Daniel Okeke
- Born: 26 December 2001 (age 24) Limerick, Ireland
- Height: 1.88 m (6 ft 2 in)
- Weight: 110 kg (17 st; 240 lb)
- School: Ardscoil Rís

Rugby union career
- Position: Back-Row

Amateur team(s)
- Years: Team / Apps / (Points)
- Thomond
- Shannon

Senior career
- Years: Team / Apps / (Points)
- 2021–2024: Munster / 3 / (0)
- 2024–: Coventry / 0 / (0)
- Correct as of 23 February 2024

International career
- Years: Team / Apps / (Points)
- 2021: Ireland U20 / 3 / (5)
- Correct as of 7 July 2021

= Daniel Okeke =

Irish rugby union player (born 2001)

Daniel Okeke (born 26 December 2001) is an Irish rugby union player who plays as a flanker or number eight for Coventry in the RFU Championship.

==Early life==
Born in Limerick, Okeke first began playing rugby with Thomond, before attending Ardscoil Rís, where his strong carrying and try-scoring performances in the Munster Schools Rugby Senior Cup caught media attention.

==Club career==
Strong performances for famous Limerick amateur club Shannon saw Okeke, who was part of the National Talent Squad, earn an appearance for Munster A in December 2020, before he joined the Munster academy ahead of the 2021–22 season.
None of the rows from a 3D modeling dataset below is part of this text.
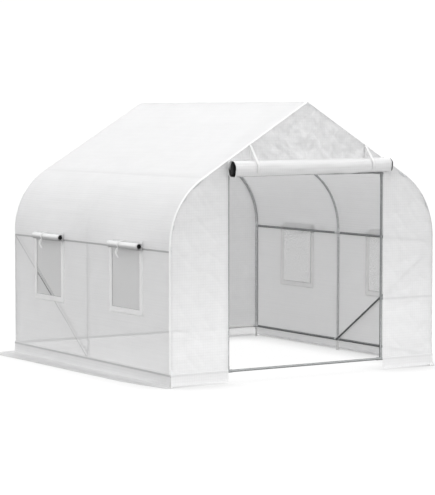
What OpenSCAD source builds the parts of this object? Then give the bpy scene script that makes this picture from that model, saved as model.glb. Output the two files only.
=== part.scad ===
// Walk-in tunnel greenhouse: a bolted tube frame of three gothic hoops under a film cover.
// Millimetres. The origin is on the ground at the middle of the plan, +Z is up and the door faces -Y.

/* [Overall size] */
// Width over the cover
width = 2400; // [1900:10:3000]
// Length over the cover
length = 2500; // [2000:10:3400]
// Height of the wall purlins above the ground
wall_h = 985; // [850:5:1200]
// Pitch of the roof, in degrees
roof_pitch = 31.2; // [26:0.1:38]
// Bend radius of the shoulders, at the tube's centre
shoulder_r = 555; // [400:5:620]

/* [Tube frame] */
// Outside diameter of the frame tubes
tube_d = 19; // [16:1:25]
// How far below the wall purlin the left and the right wall's brace ends
brace_drop = [0, 73]; // [0:1:120]
// Outside diameter of the braces and of the panel tie
brace_d = 16; // [12:1:20]
// Height of the base rails' centre above the ground
rail_h = 90; // [60:5:120]
// Wall thickness of the push-in fittings
fitting_wall = 2; // [1.5:0.5:4]
// Depth of a tube's seat in a fitting
socket_l = 25; // [18:1:40]
// Clearance all round a tube in its socket
socket_gap = 0.15; // [0.05:0.05:0.3]
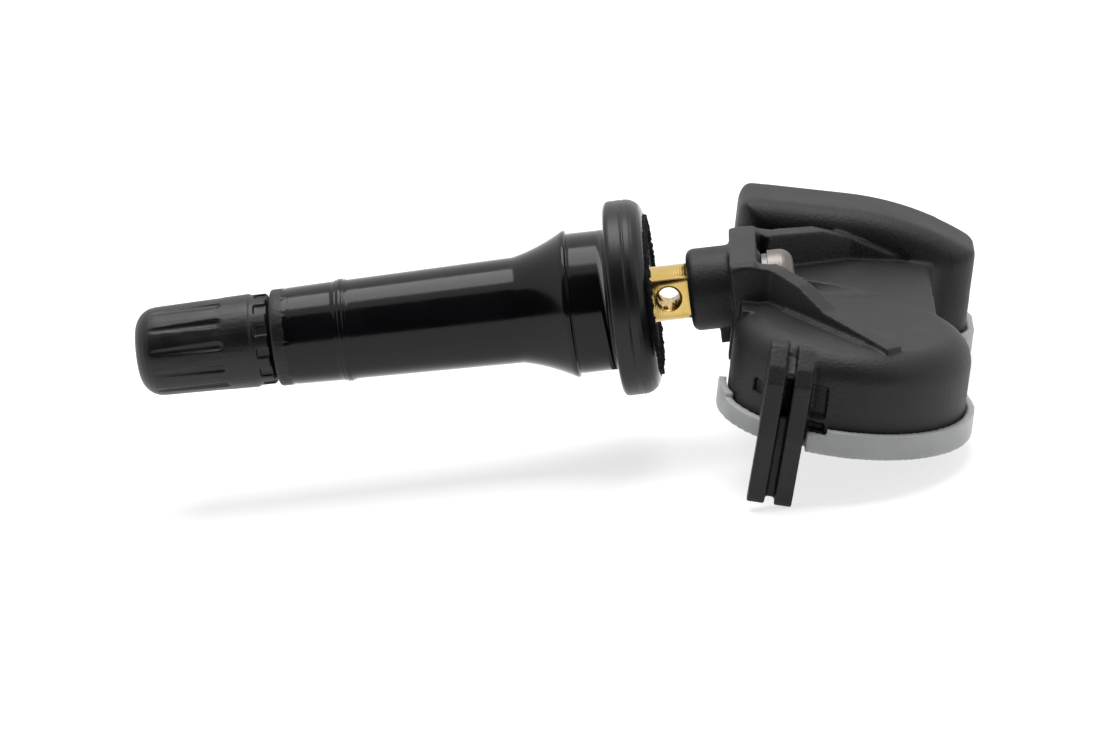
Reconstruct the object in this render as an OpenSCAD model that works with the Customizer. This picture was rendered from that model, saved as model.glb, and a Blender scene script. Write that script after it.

Following the disruption caused by the province's recent tour to South Africa, Okeke made his senior competitive debut for Munster in their opening 2021–22 Champions Cup fixture away to English club Wasps on 12 December 2021, starting in the province's 35–14 win.

In May 2024, it was announced that Okeke would be leaving Munster at the end of the season. On 28 May 2024, it was confirmed that Okeke signed for English club Coventry in the RFU Championship from the 2024–25 season.

==International career==
Okeke was selected in the Ireland under-20s squad for the 2021 Six Nations Under 20s Championship, and made a try-scoring debut off the bench in Ireland's 40–12 win against Wales. He then featured off the bench again in the 24–15 defeat against England, and made his first start for Ireland in their 30–23 win against Italy.